Но — это даже не постромантизм, а —
дальше и позже. Ибо даже не обязательно
прочесть потом фразы и фразочки в духе
Чорана (публика — ничтожества, люди —
не более чем изъян, а уйти из жизни, если
уж угораздило родиться, лучше как можно
раньше, «утром, по холодку»)
и Селина («падеж венценосного скота»),
но — просто вслушаться в эту шатобриановскую
интонацию «беспричинного отчаяния» и
«меланхолического сладострастия».
Интонация тотального скепсиса и
разочарования, которую европейцам в
полной мере суждено было п(р)очувствовать
после окончания Первой мировой войны,
знаменовавшего крах всех прежних идеалов
и возвестившего возможность тотальной
антирациональности и дегуманизации
отдельно взятого континента, да и всего
земного шара. Это даже не разочарование
(предполагающее, как и у романтиков,
наличие какого-то идеала, как и атеизм
дефолтно признает Бога, с которым
сражается), а то, что после, в ситуации
не отсутствия смысла, а его, как у Беккета,
невозможности. Где-то здесь, устав лить
слезы, метать «признания и проклятия»
(Чоран), люди решили забыться глуповатым
постмодернистским смехом.
Постмодернизм же
после десятилетий беспроблемного и
почти единоличного владычества надоел
даже самому себе и стал, возможно, одной
из причин популярности нон-фикшна —
честные сведения и возможность эрудиции
вместо сложносочиненной химеричности
(химера — одно из самых частотных слов
у Шатобриана).

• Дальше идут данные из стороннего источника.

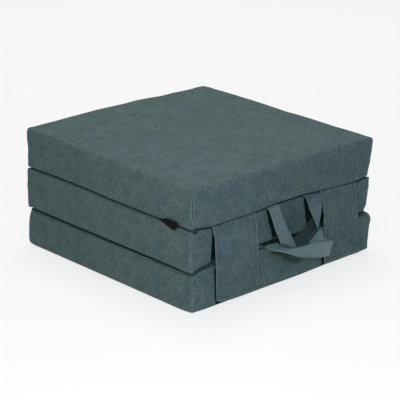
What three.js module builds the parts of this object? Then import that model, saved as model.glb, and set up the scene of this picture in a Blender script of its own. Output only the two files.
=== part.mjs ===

Но на смену ему пришел,
как мне давно уже кажется, буквально в
последние годы новый жанр — одновременно
преодолевающий тотальную постмодернистскую
эклектику и апеллирующий к ней, но с
принципиально иных позиций. Так сделаны
— вернее, все же написаны — последние
книги поминавшегося уже не раз Лимонова
вроде «„Император” и другие мнения».
Да, в последнее время фикшн и нон-фикшн
мигрируют, смешиваются в странные
коктейли. И, да, Лимонов, хоть и выстраивает
свою книгу по алфавиту, словарным статьям
энциклопедии не Брокгауза и Эфрона, но
имени Лимонова, сами тексты чаще всего
— из его «Живого журнала» (заметки о
заметках — синонимично воспоминаниям
о воспоминаниях Шатобриана). Однако же
все это — короткие эссе в пару страниц,
зарисовки, почти афоризмы иногда — было
еще в «Дневнике неудачника», одной из
лучших книг Лимонова, задолго до того,
как девственная русская литература
узнала о возможностях захода фикшна в
нон-фикшн и обратно, прочла Зебальда и
стала заниматься его импортозамещением
в виде «Памяти памяти» М. Степановой. И
уж очень задолго до тени зачатия «ЖЖ»
— поэтому веришь, когда Лимонов
утверждает: «Мои проекты не фантастические,
они должны быть реализованы сейчас,
просто я живу на 25 лет (как минимум)
впереди вас, червей!» Этот сплав мемуаров
и эссе, политических прожектов и отчета
о знаковых событиях, дневника и романа
— то, как литература еще может
функционировать, когда она уже почти
умерла, а сил и желания провозглашать
манифесты о нарождении какого-либо
нового течения нет. Шатобриан писал уже
так — не зря позиционируя свою книгу
из разверстой могилы в далекое будущее.